Written problem ->
Please quote exactly the opening lines of the data, from the first line to the one where "between neighbouring solids" appears.

A run of records
** Start **

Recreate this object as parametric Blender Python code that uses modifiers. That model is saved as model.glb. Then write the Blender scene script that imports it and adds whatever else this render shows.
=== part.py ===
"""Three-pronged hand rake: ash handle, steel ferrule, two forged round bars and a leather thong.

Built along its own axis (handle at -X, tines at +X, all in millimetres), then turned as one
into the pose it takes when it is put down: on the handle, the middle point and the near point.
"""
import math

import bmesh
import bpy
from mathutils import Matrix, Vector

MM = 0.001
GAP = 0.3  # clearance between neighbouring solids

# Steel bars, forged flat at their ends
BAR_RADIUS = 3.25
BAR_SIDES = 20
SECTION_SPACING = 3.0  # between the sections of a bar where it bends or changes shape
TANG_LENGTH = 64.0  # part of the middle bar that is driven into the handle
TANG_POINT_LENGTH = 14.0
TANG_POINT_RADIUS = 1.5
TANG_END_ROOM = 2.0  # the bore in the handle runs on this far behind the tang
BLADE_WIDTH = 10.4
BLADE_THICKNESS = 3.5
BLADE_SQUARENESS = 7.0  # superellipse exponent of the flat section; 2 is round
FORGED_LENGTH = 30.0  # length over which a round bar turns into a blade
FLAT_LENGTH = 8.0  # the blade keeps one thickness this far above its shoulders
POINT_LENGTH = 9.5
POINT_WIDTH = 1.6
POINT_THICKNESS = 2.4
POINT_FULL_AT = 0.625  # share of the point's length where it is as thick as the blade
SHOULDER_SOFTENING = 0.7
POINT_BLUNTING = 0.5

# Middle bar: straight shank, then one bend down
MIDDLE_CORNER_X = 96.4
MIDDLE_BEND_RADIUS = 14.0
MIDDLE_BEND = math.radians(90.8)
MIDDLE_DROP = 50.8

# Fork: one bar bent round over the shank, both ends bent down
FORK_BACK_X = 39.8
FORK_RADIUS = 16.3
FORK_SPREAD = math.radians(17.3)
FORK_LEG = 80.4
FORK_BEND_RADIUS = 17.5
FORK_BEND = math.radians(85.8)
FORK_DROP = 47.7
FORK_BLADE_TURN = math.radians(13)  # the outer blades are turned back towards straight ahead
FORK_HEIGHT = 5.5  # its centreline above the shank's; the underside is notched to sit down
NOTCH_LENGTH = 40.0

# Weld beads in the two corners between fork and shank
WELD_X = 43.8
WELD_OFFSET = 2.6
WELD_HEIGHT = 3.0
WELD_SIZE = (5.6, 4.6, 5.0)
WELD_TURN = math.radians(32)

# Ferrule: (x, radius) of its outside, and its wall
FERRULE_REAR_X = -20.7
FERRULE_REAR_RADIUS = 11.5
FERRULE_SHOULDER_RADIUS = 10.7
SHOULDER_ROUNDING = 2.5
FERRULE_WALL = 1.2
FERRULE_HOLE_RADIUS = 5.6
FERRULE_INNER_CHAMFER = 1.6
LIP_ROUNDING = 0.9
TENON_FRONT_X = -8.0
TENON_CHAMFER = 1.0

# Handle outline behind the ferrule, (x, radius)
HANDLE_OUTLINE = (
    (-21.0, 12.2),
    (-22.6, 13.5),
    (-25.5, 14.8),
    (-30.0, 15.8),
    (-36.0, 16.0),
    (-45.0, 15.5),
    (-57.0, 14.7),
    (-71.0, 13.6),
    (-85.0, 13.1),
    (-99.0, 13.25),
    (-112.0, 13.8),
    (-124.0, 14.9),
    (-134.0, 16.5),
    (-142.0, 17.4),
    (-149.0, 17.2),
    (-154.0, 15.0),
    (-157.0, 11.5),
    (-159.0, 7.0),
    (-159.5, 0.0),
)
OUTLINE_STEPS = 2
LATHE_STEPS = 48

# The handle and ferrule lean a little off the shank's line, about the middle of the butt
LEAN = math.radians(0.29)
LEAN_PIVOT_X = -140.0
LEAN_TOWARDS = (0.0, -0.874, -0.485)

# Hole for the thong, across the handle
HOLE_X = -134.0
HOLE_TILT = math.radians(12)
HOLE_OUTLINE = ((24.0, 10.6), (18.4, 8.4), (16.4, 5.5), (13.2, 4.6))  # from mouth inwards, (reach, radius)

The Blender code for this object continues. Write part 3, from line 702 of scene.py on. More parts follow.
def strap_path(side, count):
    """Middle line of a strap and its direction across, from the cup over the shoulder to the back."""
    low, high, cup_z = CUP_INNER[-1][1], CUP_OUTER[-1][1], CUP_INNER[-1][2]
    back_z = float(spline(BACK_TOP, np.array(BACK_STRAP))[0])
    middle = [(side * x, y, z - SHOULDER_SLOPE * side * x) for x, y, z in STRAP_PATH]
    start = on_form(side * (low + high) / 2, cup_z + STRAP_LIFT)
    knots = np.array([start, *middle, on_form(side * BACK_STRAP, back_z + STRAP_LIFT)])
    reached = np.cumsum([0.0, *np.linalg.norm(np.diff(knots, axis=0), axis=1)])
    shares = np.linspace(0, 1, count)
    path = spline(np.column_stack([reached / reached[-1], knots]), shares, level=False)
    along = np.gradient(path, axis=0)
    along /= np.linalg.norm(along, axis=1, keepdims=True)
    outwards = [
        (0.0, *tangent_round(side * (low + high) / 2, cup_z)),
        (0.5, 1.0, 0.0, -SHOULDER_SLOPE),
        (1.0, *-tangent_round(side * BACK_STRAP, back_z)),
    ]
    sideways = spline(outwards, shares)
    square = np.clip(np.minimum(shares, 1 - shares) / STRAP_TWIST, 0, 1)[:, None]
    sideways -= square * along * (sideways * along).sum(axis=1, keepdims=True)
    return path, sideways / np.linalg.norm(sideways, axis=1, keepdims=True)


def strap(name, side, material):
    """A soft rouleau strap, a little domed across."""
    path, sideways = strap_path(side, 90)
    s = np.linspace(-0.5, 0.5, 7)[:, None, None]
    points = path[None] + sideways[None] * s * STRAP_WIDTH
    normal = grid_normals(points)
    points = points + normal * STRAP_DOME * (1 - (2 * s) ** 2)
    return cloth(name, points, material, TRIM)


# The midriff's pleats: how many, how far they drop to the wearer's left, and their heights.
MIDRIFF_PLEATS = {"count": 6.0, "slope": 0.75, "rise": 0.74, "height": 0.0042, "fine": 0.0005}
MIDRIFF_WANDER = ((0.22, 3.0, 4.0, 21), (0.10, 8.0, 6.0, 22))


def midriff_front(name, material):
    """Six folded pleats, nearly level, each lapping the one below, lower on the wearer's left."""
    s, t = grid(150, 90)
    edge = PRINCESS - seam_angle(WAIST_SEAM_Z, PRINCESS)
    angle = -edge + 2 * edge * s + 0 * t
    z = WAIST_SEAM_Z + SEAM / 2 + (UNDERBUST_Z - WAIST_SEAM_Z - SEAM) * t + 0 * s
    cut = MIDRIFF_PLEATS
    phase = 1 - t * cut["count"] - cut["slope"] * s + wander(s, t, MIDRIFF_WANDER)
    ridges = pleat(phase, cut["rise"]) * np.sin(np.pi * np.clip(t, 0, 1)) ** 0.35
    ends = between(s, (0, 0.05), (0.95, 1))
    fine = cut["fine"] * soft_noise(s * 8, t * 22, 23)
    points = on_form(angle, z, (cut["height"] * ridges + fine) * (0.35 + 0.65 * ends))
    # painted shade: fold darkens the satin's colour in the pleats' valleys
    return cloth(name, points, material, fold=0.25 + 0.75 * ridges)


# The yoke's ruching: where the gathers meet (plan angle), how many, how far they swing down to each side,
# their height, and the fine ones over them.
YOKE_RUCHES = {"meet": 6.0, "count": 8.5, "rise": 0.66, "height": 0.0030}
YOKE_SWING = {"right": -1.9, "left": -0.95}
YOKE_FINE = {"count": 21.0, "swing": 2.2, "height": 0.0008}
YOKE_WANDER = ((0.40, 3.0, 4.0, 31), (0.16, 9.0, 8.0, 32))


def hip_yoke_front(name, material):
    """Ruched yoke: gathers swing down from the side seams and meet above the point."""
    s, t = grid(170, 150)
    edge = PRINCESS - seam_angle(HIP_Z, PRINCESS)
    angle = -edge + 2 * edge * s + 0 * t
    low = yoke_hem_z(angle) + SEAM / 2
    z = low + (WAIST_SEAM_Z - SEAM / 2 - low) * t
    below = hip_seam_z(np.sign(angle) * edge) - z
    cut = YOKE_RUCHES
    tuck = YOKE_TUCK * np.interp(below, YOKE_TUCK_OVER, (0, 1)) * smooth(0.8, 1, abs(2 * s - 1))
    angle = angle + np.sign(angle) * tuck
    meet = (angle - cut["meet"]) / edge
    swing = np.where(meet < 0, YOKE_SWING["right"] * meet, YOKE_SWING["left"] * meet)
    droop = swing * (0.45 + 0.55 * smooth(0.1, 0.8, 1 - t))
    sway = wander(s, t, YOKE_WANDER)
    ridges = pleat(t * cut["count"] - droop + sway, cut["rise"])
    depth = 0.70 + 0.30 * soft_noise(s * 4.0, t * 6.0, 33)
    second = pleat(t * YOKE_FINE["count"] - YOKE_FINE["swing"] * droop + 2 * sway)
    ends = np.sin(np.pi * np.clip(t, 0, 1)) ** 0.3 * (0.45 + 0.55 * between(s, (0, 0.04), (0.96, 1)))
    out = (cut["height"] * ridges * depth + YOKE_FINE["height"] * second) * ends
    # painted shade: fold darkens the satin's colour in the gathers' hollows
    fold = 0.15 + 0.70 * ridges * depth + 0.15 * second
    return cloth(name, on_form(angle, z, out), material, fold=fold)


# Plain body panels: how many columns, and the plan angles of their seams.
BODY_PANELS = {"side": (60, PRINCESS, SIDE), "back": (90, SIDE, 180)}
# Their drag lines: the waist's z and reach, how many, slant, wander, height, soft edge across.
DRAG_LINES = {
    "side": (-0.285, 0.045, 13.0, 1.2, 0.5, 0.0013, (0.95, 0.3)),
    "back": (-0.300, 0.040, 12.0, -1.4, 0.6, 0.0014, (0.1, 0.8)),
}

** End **

Finished exercise ->
Recreate this object as parametric Blender Python code that uses modifiers. That model is saved as model.glb. Then write the Blender scene script that imports it and adds whatever else this render shows.
=== part.py ===
"""Three-pronged hand rake: ash handle, steel ferrule, two forged round bars and a leather thong.

Built along its own axis (handle at -X, tines at +X, all in millimetres), then turned as one
into the pose it takes when it is put down: on the handle, the middle point and the near point.
"""
import math

import bmesh
import bpy
from mathutils import Matrix, Vector

MM = 0.001
GAP = 0.3  # clearance between neighbouring solids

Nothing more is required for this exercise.